* Exercise goal
Write out every single entry exactly.

* Records shown

_ _ _ _ _ _ _

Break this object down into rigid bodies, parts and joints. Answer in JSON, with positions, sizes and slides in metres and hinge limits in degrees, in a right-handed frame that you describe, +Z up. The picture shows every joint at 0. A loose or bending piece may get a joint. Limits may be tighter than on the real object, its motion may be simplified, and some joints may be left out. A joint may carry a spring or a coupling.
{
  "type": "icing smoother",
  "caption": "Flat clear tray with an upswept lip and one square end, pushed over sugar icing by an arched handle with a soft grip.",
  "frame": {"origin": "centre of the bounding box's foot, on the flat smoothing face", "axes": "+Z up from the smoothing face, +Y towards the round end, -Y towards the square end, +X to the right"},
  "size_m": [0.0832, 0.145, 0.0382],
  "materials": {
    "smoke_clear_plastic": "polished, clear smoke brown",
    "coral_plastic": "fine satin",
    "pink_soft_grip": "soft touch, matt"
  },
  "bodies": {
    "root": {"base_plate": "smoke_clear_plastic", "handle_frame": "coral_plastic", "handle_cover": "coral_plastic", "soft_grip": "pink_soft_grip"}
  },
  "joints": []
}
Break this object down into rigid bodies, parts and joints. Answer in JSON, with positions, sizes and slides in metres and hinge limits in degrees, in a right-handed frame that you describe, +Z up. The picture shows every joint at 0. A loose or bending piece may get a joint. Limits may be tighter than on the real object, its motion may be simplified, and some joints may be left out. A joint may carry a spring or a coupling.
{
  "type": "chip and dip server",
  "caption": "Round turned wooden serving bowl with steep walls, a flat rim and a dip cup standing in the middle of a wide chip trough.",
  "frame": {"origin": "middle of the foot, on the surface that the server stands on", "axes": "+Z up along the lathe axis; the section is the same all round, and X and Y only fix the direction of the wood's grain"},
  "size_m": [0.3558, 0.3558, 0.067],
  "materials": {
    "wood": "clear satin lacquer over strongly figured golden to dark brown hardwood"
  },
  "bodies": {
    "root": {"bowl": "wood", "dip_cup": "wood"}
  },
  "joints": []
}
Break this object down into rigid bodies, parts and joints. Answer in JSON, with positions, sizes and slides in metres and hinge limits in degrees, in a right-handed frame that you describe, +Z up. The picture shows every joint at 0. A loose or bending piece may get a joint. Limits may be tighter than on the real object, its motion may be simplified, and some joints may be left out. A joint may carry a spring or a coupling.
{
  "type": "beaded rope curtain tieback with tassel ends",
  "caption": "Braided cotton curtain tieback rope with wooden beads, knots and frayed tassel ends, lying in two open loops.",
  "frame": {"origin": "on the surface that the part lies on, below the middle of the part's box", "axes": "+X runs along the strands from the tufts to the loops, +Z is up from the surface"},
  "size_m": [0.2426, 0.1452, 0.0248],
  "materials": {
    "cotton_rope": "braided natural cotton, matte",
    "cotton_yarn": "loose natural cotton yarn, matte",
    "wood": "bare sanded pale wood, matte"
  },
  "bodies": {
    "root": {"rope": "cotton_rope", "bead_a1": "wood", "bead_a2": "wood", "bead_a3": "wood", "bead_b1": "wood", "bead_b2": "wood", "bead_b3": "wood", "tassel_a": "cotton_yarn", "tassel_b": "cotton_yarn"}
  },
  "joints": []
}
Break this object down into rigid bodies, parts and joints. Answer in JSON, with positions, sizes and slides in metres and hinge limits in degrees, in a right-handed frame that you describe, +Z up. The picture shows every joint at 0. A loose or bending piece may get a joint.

_ _ _ _ _ _ _

* Reply to the task
Break this object down into rigid bodies, parts and joints. Answer in JSON, with positions, sizes and slides in metres and hinge limits in degrees, in a right-handed frame that you describe, +Z up. The picture shows every joint at 0. A loose or bending piece may get a joint. Limits may be tighter than on the real object, its motion may be simplified, and some joints may be left out. A joint may carry a spring or a coupling.
{
  "type": "icing smoother",
  "caption": "Flat clear tray with an upswept lip and one square end, pushed over sugar icing by an arched handle with a soft grip.",
  "frame": {"origin": "centre of the bounding box's foot, on the flat smoothing face", "axes": "+Z up from the smoothing face, +Y towards the round end, -Y towards the square end, +X to the right"},
  "size_m": [0.0832, 0.145, 0.0382],
  "materials": {
    "smoke_clear_plastic": "polished, clear smoke brown",
    "coral_plastic": "fine satin",
    "pink_soft_grip": "soft touch, matt"
  },
  "bodies": {
    "root": {"base_plate": "smoke_clear_plastic", "handle_frame": "coral_plastic", "handle_cover": "coral_plastic", "soft_grip": "pink_soft_grip"}
  },
  "joints": []
}
Break this object down into rigid bodies, parts and joints. Answer in JSON, with positions, sizes and slides in metres and hinge limits in degrees, in a right-handed frame that you describe, +Z up. The picture shows every joint at 0. A loose or bending piece may get a joint. Limits may be tighter than on the real object, its motion may be simplified, and some joints may be left out. A joint may carry a spring or a coupling.
{
  "type": "chip and dip server",
  "caption": "Round turned wooden serving bowl with steep walls, a flat rim and a dip cup standing in the middle of a wide chip trough.",
  "frame": {"origin": "middle of the foot, on the surface that the server stands on", "axes": "+Z up along the lathe axis; the section is the same all round, and X and Y only fix the direction of the wood's grain"},
  "size_m": [0.3558, 0.3558, 0.067],
  "materials": {
    "wood": "clear satin lacquer over strongly figured golden to dark brown hardwood"
  },
  "bodies": {
    "root": {"bowl": "wood", "dip_cup": "wood"}
  },
  "joints": []
}
Break this object down into rigid bodies, parts and joints. Answer in JSON, with positions, sizes and slides in metres and hinge limits in degrees, in a right-handed frame that you describe, +Z up. The picture shows every joint at 0. A loose or bending piece may get a joint. Limits may be tighter than on the real object, its motion may be simplified, and some joints may be left out. A joint may carry a spring or a coupling.
{
  "type": "beaded rope curtain tieback with tassel ends",
  "caption": "Braided cotton curtain tieback rope with wooden beads, knots and frayed tassel ends, lying in two open loops.",
  "frame": {"origin": "on the surface that the part lies on, below the middle of the part's box", "axes": "+X runs along the strands from the tufts to the loops, +Z is up from the surface"},
  "size_m": [0.2426, 0.1452, 0.0248],
  "materials": {
    "cotton_rope": "braided natural cotton, matte",
    "cotton_yarn": "loose natural cotton yarn, matte",
    "wood": "bare sanded pale wood, matte"
  },
  "bodies": {
    "root": {"rope": "cotton_rope", "bead_a1": "wood", "bead_a2": "wood", "bead_a3": "wood", "bead_b1": "wood", "bead_b2": "wood", "bead_b3": "wood", "tassel_a": "cotton_yarn", "tassel_b": "cotton_yarn"}
  },
  "joints": []
}
Break this object down into rigid bodies, parts and joints. Answer in JSON, with positions, sizes and slides in metres and hinge limits in degrees, in a right-handed frame that you describe, +Z up. The picture shows every joint at 0. A loose or bending piece may get a joint.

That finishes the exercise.